Nas festas sempre tem as histórias de bastidores eu fui protagonista de muitas. Entre elas, a de que, ao som da famosa frase: "Ficou pra vestir Santo!", me deram a responsabilidade de trocar as roupas da imagem da Virgem da Assunção. Levei a imagem para o consistório da Confraria, e de lá saí com o rosto corado de vergonha. Frei Rafael me perguntou o que havia ocorrido para eu estar daquele jeito, e lhe respondi que a imagem da Virgem tinha seios rosados e entalhados e eu os vira; o bom frade, sorridente, disse que era assim mesmo nas imagens antigas, mas que a coloração rosada fora dada pelo restaurador Marcos Lamouche nos anos 80, pois gostava de muito realismo nas obras sacras; antigamente decerto as imagens não eram assim. Finalmente troquei as roupas e devolvi a Virgem ao seu nicho no altar.

Para retirar a imagem do seu altar, fui instruído por uma irmã mais velha, que me ensinou a puxar o nicho para frente e, por duas argolas de ferro que existem na parte escondida, puxei a vidraça para cima, pois é ela que protege a imagem da curiosidade do povo e da poeira. Nessa festa aproveitei para trocar as flores de seda, sendo ainda as que lá estão neste ano.

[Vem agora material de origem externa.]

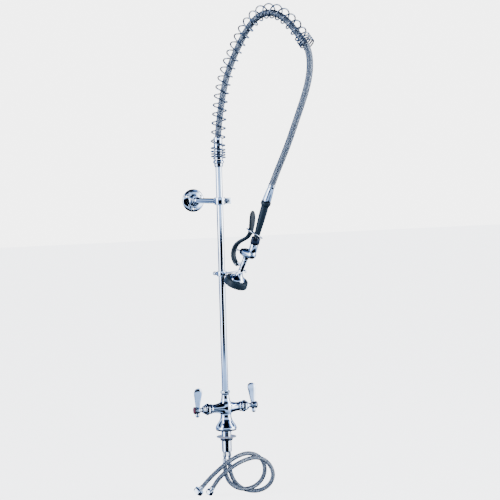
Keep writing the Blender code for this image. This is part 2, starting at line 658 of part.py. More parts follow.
def spray_head(rides):
    spray = arch_line(SPRAY_TOP, SPRAY_END)
    turned(
        "spray_bell",
        [
            (3.8, 40.3), (7, 40.3), (8, 43.5), (8.7, 46.5), (10.8, 50.9), (13.8, 55), (18, 59.2), (21.1, 63),
            (21.9, 66.4), (21.9, 73.6), (19, 73.6), (19, 66.8), (15.6, 61), (9, 51), (3.8, 48),
        ],
        "chrome", spray, rides, 16,
    )
    turned(
        "bumper",
        [
            (22.3, 63.6), (27.4, 63.8), (30, 65), (31, 67.5), (31.9, 79.6), (31, 82), (24.4, 82), (22.3, 80),
        ],
        "slate_plastic", spray, rides, 16,
    )
    face = turned("spray_face", [(2, 74), (21.9, 74), (21.9, 76.4), (19.6, 77.6), (2, 78.4)], "steel", spray, rides, 16)
    for ring, (radius, count) in enumerate(((9.5, 5), (15.5, 8))):
        for index in range(count):
            turn = spray @ Matrix.Rotation(2 * pi * (index + ring / 2) / count, 4, "Z") @ moved(x=radius)
            cut(face, turned_bm(rod_outline(1.5, 70, 85), 5), turn)
    turned(
        "face_screw",
        [(0, 58), (1.7, 58), (1.7, 78.7), (4, 78.7), (4, 80.4), (3, 81.2), (0, 81.4)],
        "steel", spray, rides, 8,
    )


def hold_ring(rides):
    normal = ARCH_OUT * RING_NORMAL[0] + ARCH_SIDE * RING_NORMAL[1] + UP * RING_NORMAL[2]
    middle = in_arch(*RING_MIDDLE)
    section = [
        (RING_R + RING_WIRE * cos(pi * i / 2.5), RING_WIRE * sin(pi * i / 2.5)) for i in range(5)
    ]
    turned("hold_ring", section, "chrome", aim(middle, middle + normal), rides, 16)


def main():
    for old in list(bpy.data.objects):
        bpy.data.objects.remove(old, do_unlink=True)
    deck_fixing()
    faucet_body()
    supply_line("hot", -1, HOT_ROUTE, 24)
    supply_line("cold", 1, COLD_ROUTE, 18)
    axis = Vector((0, 0, ARM_Z))
    hot = joint_empty("hot_joint", axis + Vector((-HUB_X, 0, 0)))
    cold = joint_empty("cold_joint", axis + Vector((HUB_X, 0, 0)))
    side_valve("hot", -1, hot, 8, "red_plastic")
    side_valve("cold", 1, cold, -11, "blue_plastic")
    riser()
    wall_bracket()
    hook()
    arch = joint_empty("arch_joint", in_arch(*FLEX_AT))
    hose_arch(arch)
    grip(arch)
    valve_body(arch)
    valve_works(arch, joint_empty("plunger_slide", in_arch(*BARREL_OUT)))
    spray_head(arch)
    squeeze_lever(joint_empty("lever_joint", in_arch(*LEVER_PIVOT)))
    across = aim(in_arch(*LEVER_PIVOT), in_arch(*LEVER_PIVOT, 1), ARCH_OUT)
    turned("lever_pin", rod_outline(1.9, -8.4, 8.4), "steel", across, arch, 8)
    hold_ring(joint_empty("ring_slide", in_arch(*RING_MIDDLE)))


main()
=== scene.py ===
"""The look of the pre-rinse faucet: smooth finished pieces, finishes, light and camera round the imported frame.

Tables are millimetres, and MM turns them into metres. +Z is up, the user stands on -Y, the wall is on
+Y, and hot is on -X. The spray arm's plane runs forward and to the right of the riser.
"""

import json
from math import cos, pi, radians, sin

import bmesh
import bpy
from mathutils import Matrix, Vector


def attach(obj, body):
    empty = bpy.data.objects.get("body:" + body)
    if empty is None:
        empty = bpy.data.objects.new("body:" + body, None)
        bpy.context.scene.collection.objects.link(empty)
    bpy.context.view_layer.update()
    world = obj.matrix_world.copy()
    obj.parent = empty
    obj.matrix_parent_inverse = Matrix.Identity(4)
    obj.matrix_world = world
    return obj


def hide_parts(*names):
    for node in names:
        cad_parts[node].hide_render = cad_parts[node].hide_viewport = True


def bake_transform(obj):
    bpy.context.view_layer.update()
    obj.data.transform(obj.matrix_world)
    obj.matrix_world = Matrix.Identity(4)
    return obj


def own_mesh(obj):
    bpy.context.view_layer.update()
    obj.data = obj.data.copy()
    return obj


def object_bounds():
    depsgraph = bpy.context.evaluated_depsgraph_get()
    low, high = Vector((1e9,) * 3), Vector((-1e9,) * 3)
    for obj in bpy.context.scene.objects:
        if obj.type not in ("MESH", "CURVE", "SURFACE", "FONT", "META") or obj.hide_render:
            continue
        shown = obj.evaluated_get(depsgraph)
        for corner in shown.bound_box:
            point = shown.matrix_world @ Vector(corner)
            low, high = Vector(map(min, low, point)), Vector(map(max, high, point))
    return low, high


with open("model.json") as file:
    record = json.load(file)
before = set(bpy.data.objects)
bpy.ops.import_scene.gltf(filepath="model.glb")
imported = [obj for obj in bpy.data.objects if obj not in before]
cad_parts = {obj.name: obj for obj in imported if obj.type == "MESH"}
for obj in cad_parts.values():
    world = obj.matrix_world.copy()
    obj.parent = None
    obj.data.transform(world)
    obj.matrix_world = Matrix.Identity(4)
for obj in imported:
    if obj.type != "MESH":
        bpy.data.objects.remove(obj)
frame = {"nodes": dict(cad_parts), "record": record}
cad_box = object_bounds()

MM = 0.001
ROUND = 64                     # sides of a turned piece
ARM_Z, HUB_X = 60, 81
BRACKET_Z, WALL_Y = 612, 200
HOOK_Z, HOOK_RISE, HOOK_REACH = 419, 8, 75
RISER_R = 8.75
WIRE_R, COIL_R = 2, 17.8
ACTIVE_PITCH, CLOSED_PITCH = 23.5, 6.5
HOSE_R, SUPPLY_R, TAIL_X = 8.5, 5.6, 6.2
LEVER_PIVOT = (54, 446)
SPRAY_TOP, SPRAY_END = (85.4, 463), (50, 399)
GRIP_TOP, GRIP_FOOT = (159, 608), (123, 517)
BARREL_OUT, BARREL_IN = (81.5, 477.4), (113.5, 469.4)
RING_MIDDLE, RING_R, RING_WIRE = (117, 527), 23.2, 1.9
RING_NORMAL = (0.435, 0.365, 0.823)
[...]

No dia que antecedeu a festa - ou seja, dia 17 de agosto, às 18 horas -, a imagem do corpo da Virgem em seu esquife foi solenemente transportada pelos irmãos para o presbitério da igreja; entre eles eu. O esquife secular estava sem o baldaquino, apenas coberto por um tule branco, e a imagem da senhora morta adornada com anéis e joias. Tudo ao som do Magnificat, entoado em latim por dona Elza, organista antiga e mor do convento. Assim foi a celebração do passamento de Nossa Senhora, para comemorarmos no dia seguinte sua assunção ao céu.

Recordo o que explicou nesse dia frei Rafael (falecido em 1998), que assunção é quando a pessoa é arrebatada e ascensão quando a pessoa sobe por sua própria divindade, sendo que só Jesus subiu assim aos céus. Logo após a missa, foi oferecido um coquetel e aberta a exposição de fotos e objetos antigos, entre eles as duas coroas de Nossa Senhora feitas em prata e vindas de Portugal (uma no século XVII e outra no século XVIII), e a cruz de prata maciça onde foi gravado "Confraria de Nossa Senhora da Boa Morte".

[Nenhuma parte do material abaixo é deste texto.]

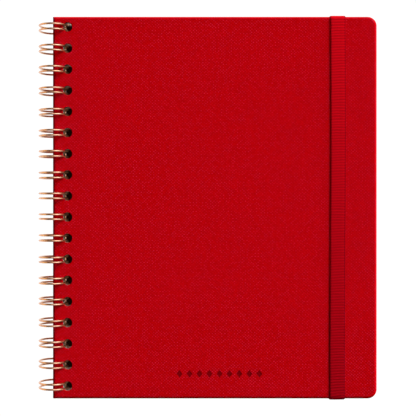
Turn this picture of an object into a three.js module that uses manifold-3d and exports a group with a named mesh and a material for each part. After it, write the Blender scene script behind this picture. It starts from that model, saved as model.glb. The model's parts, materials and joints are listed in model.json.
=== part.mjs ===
// A hard-cover notebook, bound with a twin-loop wire and held shut by an elastic band.
//
// The book frame has its origin on the axis of the wire's rings, +X towards the fore-edge, +Y towards
// the head and +Z out of the front cover. The notebook lies on its back cover, so it stands on the
// rings at the spine and on the elastic band near the fore-edge, and the whole book leans by TILT.
// All sizes are in millimetres.
import * as THREE from "three";
import { mergeVertices } from "three/addons/utils/BufferGeometryUtils.js";
import Module from "manifold-3d";

// Covers
const COVER_WIDTH = 130.1;
const COVER_HEIGHT = 153.4;
const COVER_EDGE_X = 0.15; // spine edge of both covers, measured from the ring axis
const CORNER_RADIUS = 3.7; // fore-edge corners
const CORNER_SEGMENTS = 4;
const BOOK_THICKNESS = 6.2;
const CLOTH = 0.22;
const BOARD = 1;
const ENDPAPER = 0.1;
const GLUE = 0.02; // clearance between pieces that lie on each other
const TURN_IN = 14; // width of the cloth folded onto the inside of a board
const ENDPAPER_INSET = 1.4;

// Wire and its punched holes
const LOOP_COUNT = 18;
const LOOP_PITCH = 25.4 / 3;
const LOOP_ROW_SHIFT = 0.45; // the row of holes sits a little nearer the head
const RING_OUTER_RADIUS = 6;
const WIRE_RADIUS = 0.4;
const WIRE_SIDES = 5;
const LEG_OFFSET = 1; // half the distance between the two wires of one loop
const BEND_RADIUS = 0.8;
const RING_STEP = 24; // degrees between two sections of a ring
const TIP_DEPTH = 0.86; // a loop's tip closes inside the ring by this much
const TIP_INWARD_FROM = 325; // degrees round the ring where the legs start to draw inwards
const HOLE_X = 6.15;
const HOLE_RADIUS = 2.05;
const HOLE_SIDES = 6;

// Sheets
const LEAF_COUNT = 12; // each leaf is a bundle of two sheets
const LEAF_THICKNESS = 0.15;
const PAGE_EDGE_X = 1.2;
const PAGE_MARGIN = 1.25; // how far the sheets stay inside the covers at head and foot
const PAGE_FORE_MARGIN = 2;
const PAGE_CORNER = 3;

// Elastic band
const BAND_X = 114.5;
const BAND_WIDTH = 6.35;
const BAND_THICKNESS = 0.8;
const BAND_GAP = 0.03;
const SLOT_Y = 66; // inner side of the slots that the band enters the back cover through
const TAIL_LENGTH = 11.5;
const SLOT_CLEARANCE = 0.2;

// Derived places, in the book frame
const RING_RADIUS = RING_OUTER_RADIUS - WIRE_RADIUS;
const OUTER_Z = BOOK_THICKNESS / 2;
const BOARD_Z = OUTER_Z - CLOTH - GLUE; // outer face of a board
const TURN_IN_Z = BOARD_Z - BOARD - GLUE; // outer face of the turned-in cloth
const ENDPAPER_Z = TURN_IN_Z - CLOTH - GLUE; // glued face of an endpaper
const INNER_Z = ENDPAPER_Z - ENDPAPER; // open face of an endpaper
const FORE_EDGE_X = COVER_EDGE_X + COVER_WIDTH;
const HALF_HEIGHT = COVER_HEIGHT / 2;
const RING_CORNER = RING_RADIUS / Math.cos((RING_STEP * Math.PI) / 360);
const SEAM_Z = -INNER_Z + GLUE + WIRE_RADIUS; // the wire's seam lies on the back endpaper
const SEAM_ANGLE = (Math.asin(SEAM_Z / RING_CORNER) * 180) / Math.PI;
const BAND_BACK_Z = -OUTER_Z - BAND_GAP - BAND_THICKNESS;
const TILT = tiltOfBook();

const wasm = await Module();
wasm.setup();

const materials = {
  cloth: new THREE.MeshStandardMaterial({ color: 0xb3040f, roughness: 0.85 }),
  board: new THREE.MeshStandardMaterial({ color: 0x8c8479, roughness: 0.95 }),
  endpaper: new THREE.MeshStandardMaterial({ color: 0xf1ead9, roughness: 0.9 }),
  paper: new THREE.MeshStandardMaterial({ color: 0xf6f1e3, roughness: 0.9 }),
  wire: new THREE.MeshStandardMaterial({ color: 0xc08552, roughness: 0.3, metalness: 1 }),
  elastic: new THREE.MeshStandardMaterial({ color: 0xa80512, roughness: 0.8 }),
};

// The lean that brings the lowest corner of the band down to the plane under the rings.
function tiltOfBook() {
  const reach = BAND_X + BAND_WIDTH / 2;
  const drop = -BAND_BACK_Z;
  return Math.asin(RING_OUTER_RADIUS / Math.hypot(reach, drop)) - Math.atan2(drop, reach);
}

function toSolid(geometry) {
  const bare = geometry.clone();
  bare.deleteAttribute("normal");
  bare.deleteAttribute("uv");
  const merged = mergeVertices(bare, 1e-4);
  const triVerts = new Uint32Array(merged.index.array);
  const vertProperties = merged.attributes.position.array;
  return new wasm.Manifold(new wasm.Mesh({ numProp: 3, vertProperties, triVerts }));
}

function toGeometry(solid) {
  const mesh = solid.getMesh();
  const geometry = new THREE.BufferGeometry();
  geometry.setAttribute("position", new THREE.BufferAttribute(mesh.vertProperties, mesh.numProp));
  geometry.setIndex(new THREE.BufferAttribute(mesh.triVerts, 1));
  geometry.computeVertexNormals();
  return geometry;
}

function loopY(index) {
  return (index - (LOOP_COUNT - 1) / 2) * LOOP_PITCH + LOOP_ROW_SHIFT;
}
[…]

No dia seguinte, a imagem da Virgem ressuscitada por seu Filho e pelos anjos, subindo aos céus, estava em seu andor enfeitado com flores muito coloridas. Começou a Santa Missa e eu era o sineiro do Carmo, tocando os sinos com alegria, embora com medo dos urubus que fizeram ninho na torre.

Depois de ser incensada a imagem, chegou a hora da procissão. Subi para a torre e lá ocorreu um pequeno incidente: um filhote de urubu, fazendo um barulho estranho (que pensei ser um som de ameaça), vomitou em mim, sujando minha opa, mas toquei os sinos em tom festivo como de costume, e ainda sobrou tempo para lavar a opa e carregar a imagem da Virgem por um pequeno trajeto.

A procissão foi bem aos moldes do que pede Roma, a cruz nos guiando (pois Jesus veio antes de todos), ladeada por duas lanternas, em seguida a confraria em fila, o clero, os anjinhos da Santa Casa trazidos pela irmãzinha Zefa e o andor da Senhora da Glória.

 

A banda Carlos Gomes tocou os hinos, pela ordem: Queremos Deus, Treze de Maio, Levantai-vos Soldados de Cristo, Com minha mãe estarei, Eu confio em Nosso Senhor, Ave da Azinheira e a tradicional Marcha Militar para que a procissão adentrasse o templo cristão.

 

O percurso foi pela Rua Visconde do Rio Branco, até a Rua Braz Cubas, de onde fez o retorno pela mesma rua até a Praça Barão do Rio Branco, alcançando finalmente o convento, onde, depois da bênção final, foi oferecido aos devotos, no consistório, um lanche com o bolo e suas velas representando o número 200. Infelizmente, devido ao horário, a irmã Zefinha, da Santa Casa, teve que retornar com as crianças (que estavam de olho no bolo), antes dele ser partido e distribuído.

Bom, o andor foi devolvido, transportado da mesma forma como veio.